While Fraser agreed in substance with the description of black oppression captured in the term “caste,” he rejected the use of this term as applied to the American black population. In this he followed the black sociologist Oliver Cromwell Cox, who in 1948 exposed the use of the term “caste” by racist ideologues who were using it to justify Jim Crow segregation in the South. Despite the terminological difference, we stand on Fraser’s contribution that historically the basic thrust of mass black struggle in this country has been for social, economic and political equality and not for separation. While the proletarian vanguard must fight against every manifestation of black oppression, there can be no separate solution to racial oppression short of the united struggle of black and white workers for integration in a socialist society.
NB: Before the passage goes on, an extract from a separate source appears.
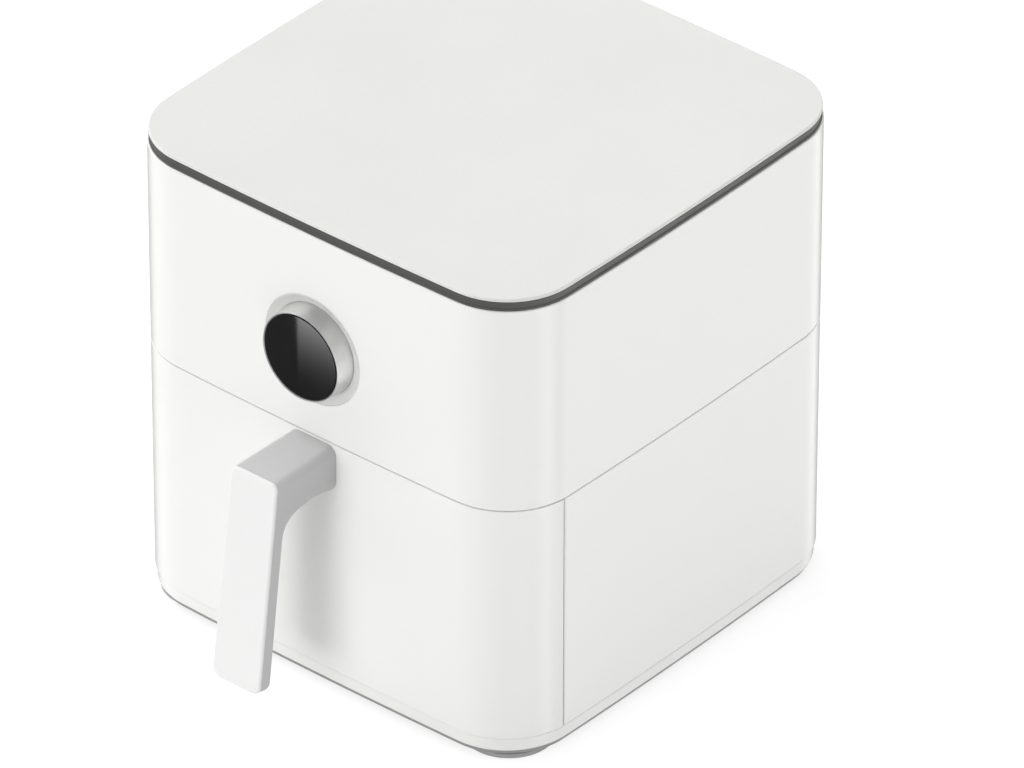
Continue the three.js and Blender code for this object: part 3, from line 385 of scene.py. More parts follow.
@dataclass(frozen=True)
class NonStickCoating(Finish):
    """A dark sprayed coating with fine pale flecks and wiped patches."""

    fleck: float = 0.0011
    fleck_groups: float = 0.004
    wiped_size: float = 0.05
    fleck_tone: Triple = (0.22, 0.22, 0.23)
    rubbed_tone: Triple = (0.2, 0.2, 0.2)
    peel: tuple[Point, Point] = ((0.0009, 0.00002), (0.012, 0.00006))

    def paint(self, surface: Surface) -> None:
        """Adds flecks, orange peel and rubbed edges.

        Args:
            surface: An empty surface to build on.
        """
        dots = surface.spread(surface.cells(self.fleck)["Distance"], 0.1, 0.24, 0.55, 0.0)
        flecks = surface.times(dots, surface.spread(surface.noise(self.fleck_groups), 0.5, 0.56))
        tone = surface.blend(flecks, self.tone, self.fleck_tone)
        tone = surface.blend(surface.times(surface.worn_edges(0.1), 0.25), tone, self.rubbed_tone)
        wiped = surface.noise(self.wiped_size, 4.0, 0.6)
        rough = surface.spread(wiped, 0.32, 0.68, self.roughness * 0.8, self.roughness * 1.3)
        surface.set(Base_Color=tone, Roughness=rough, Coat_Weight=0.15, Coat_Roughness=0.3)
        fine, coarse = self.peel
        surface.bump((surface.noise(fine[0]), fine[1]), (surface.noise(coarse[0], 1.0), coarse[1]))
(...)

Despite the increasing destruction of industrial jobs and erosion of union strength in recent decades, black workers continue to be integrated into strategic, unionized sectors of the industrial proletariat and in the public sector. Won to a revolutionary program, black workers will be the living link fusing the anger of the dispossessed ghetto masses with the social power of the multiracial proletariat under the leadership of a Leninist-Trotskyist party.